Now, at the beginning of this impromptu review I said I didn’t enjoy this movie as I did “Alphaville.” The reason why is twofold. First, I felt this was a sloppily made production. I understand Godard was making “Made in USA” at the same time he was making another movie called,”1 or 2 Things I Know About Her.” I think Godard’s divided attention is evident as this movie just seems like a fast and dirty production with little care being taken to get things just right. For example, there are at least two occasions of some dreadful overacting, something Godard should have spotted from a mile away. Likewise, I found “Made in USA’s” cinematography to be flat and uninteresting, lacking all the noir-inspired style of "Alphaville." At times, “Made in USA” almost resembles the type of movie an amateur would make with a handheld camera. Overall, this production just seems overly casual from the get-go. The second thing I didn’t care for was Godard injecting contemporary French politics into the heart of the film. He does so via voice recordings of him ranting and raving about what he perceived as the injustices of the French government of the time.
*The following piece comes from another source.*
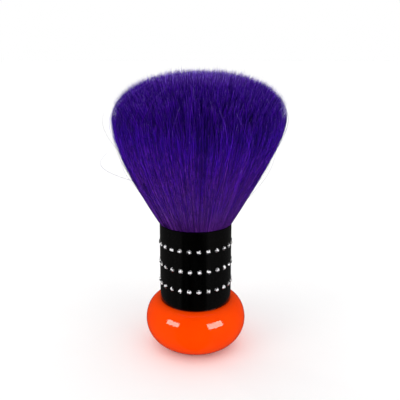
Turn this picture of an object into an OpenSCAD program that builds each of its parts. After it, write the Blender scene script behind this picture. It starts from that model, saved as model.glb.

While the reel to reel recordings are very reminiscent of Kurtz’s political diatribes in Francis Ford Coppola’s ”Apocalypse Now” (I doubt that is a coincidence!), Godard chose to focus on real politics rather than vague political ideology, as Coppola smartly chose to do. As a result, these recordings just date the movie instead of bringing some desperately needed character development to Richard, a ghost the movie struggles with throughout its run time. Likewise, it misses an opportunity to better flesh out the semi-fictitious setting of Atlantic Cite as the disembodied voice of Alpha 60 does for “Alphaville.” So, not as good as “Alphaville.” But having said that, “Made in USA” is a movie art house cinephiles owe it to themselves to check out for no other reason than it is another uniquely artistic experience presented by a man who truly did try to reinvent cinema. While no means his best work, it is nonetheless a timely if confused tale about the Mickey Mouse politics of our age.